→ **Data**:

_ _ _ _

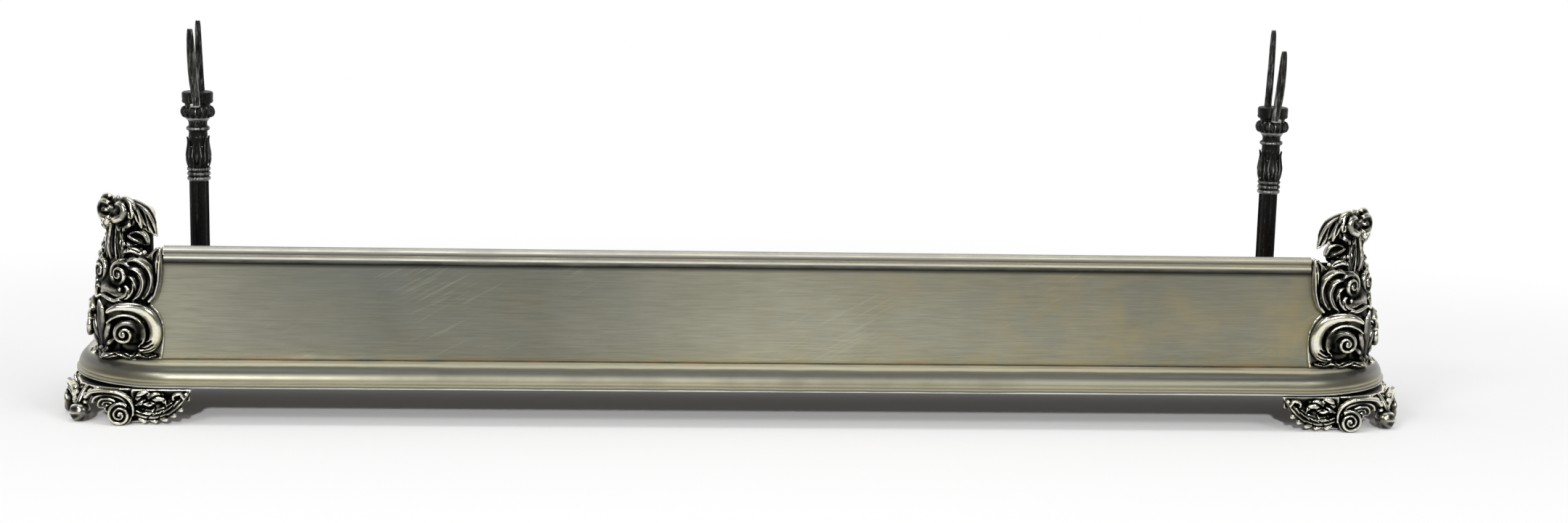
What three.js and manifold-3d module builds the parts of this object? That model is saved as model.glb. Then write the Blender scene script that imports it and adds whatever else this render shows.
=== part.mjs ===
// Fire fender: steel front and returns on an ogee base bar, with cast scroll corners and feet,
// a double-reed top rail and two iron tool rests. Millimetres, +Z up, the front faces -Y.
// Working frame: y = 0 is the front edge of the lip; the whole is centred at the end.
import * as THREE from 'three';
import Module from 'manifold-3d';

const wasm = await Module();
wasm.setup();

// ---------- driving dimensions ----------
const GAP = 0.3;                 // clearance between neighbouring pieces
const CAST_TOL = 2.7;            // surface tolerance of the corner castings
const FOOT_TOL = 2.8;            // and of the feet
const TRIM_TOL = 0.03;           // same, after the trims
const HALF_W = 685;              // half the width over the lip
const LIP_Z = 38;                // underside of the lip above the floor
const LIP_T = 3.8;               // lip thickness
const BAR_H = 20.8;              // lip underside to the ledge the panels stand on
const CORNER_R = 110;            // plan radius of the lip at the front corners
const PANEL_IN = 38;             // lip edge to the outer face of the panels
const PANEL_T = 1.6;             // steel sheet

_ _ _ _

→ **The task**: Copy all of the data. Keep every word exactly as it is.

→ **Response**:
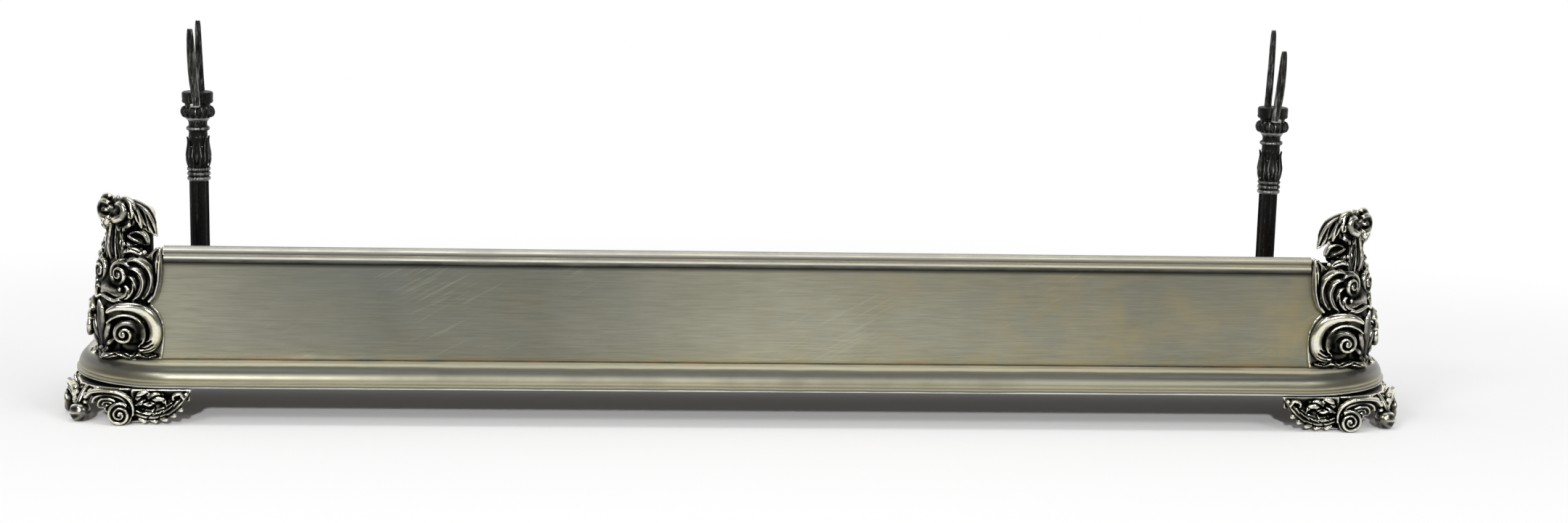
What three.js and manifold-3d module builds the parts of this object? That model is saved as model.glb. Then write the Blender scene script that imports it and adds whatever else this render shows.
=== part.mjs ===
// Fire fender: steel front and returns on an ogee base bar, with cast scroll corners and feet,
// a double-reed top rail and two iron tool rests. Millimetres, +Z up, the front faces -Y.
// Working frame: y = 0 is the front edge of the lip; the whole is centred at the end.
import * as THREE from 'three';
import Module from 'manifold-3d';

const wasm = await Module();
wasm.setup();

// ---------- driving dimensions ----------
const GAP = 0.3;                 // clearance between neighbouring pieces
const CAST_TOL = 2.7;            // surface tolerance of the corner castings
const FOOT_TOL = 2.8;            // and of the feet
const TRIM_TOL = 0.03;           // same, after the trims
const HALF_W = 685;              // half the width over the lip
const LIP_Z = 38;                // underside of the lip above the floor
const LIP_T = 3.8;               // lip thickness
const BAR_H = 20.8;              // lip underside to the ledge the panels stand on
const CORNER_R = 110;            // plan radius of the lip at the front corners
const PANEL_IN = 38;             // lip edge to the outer face of the panels
const PANEL_T = 1.6;             // steel sheet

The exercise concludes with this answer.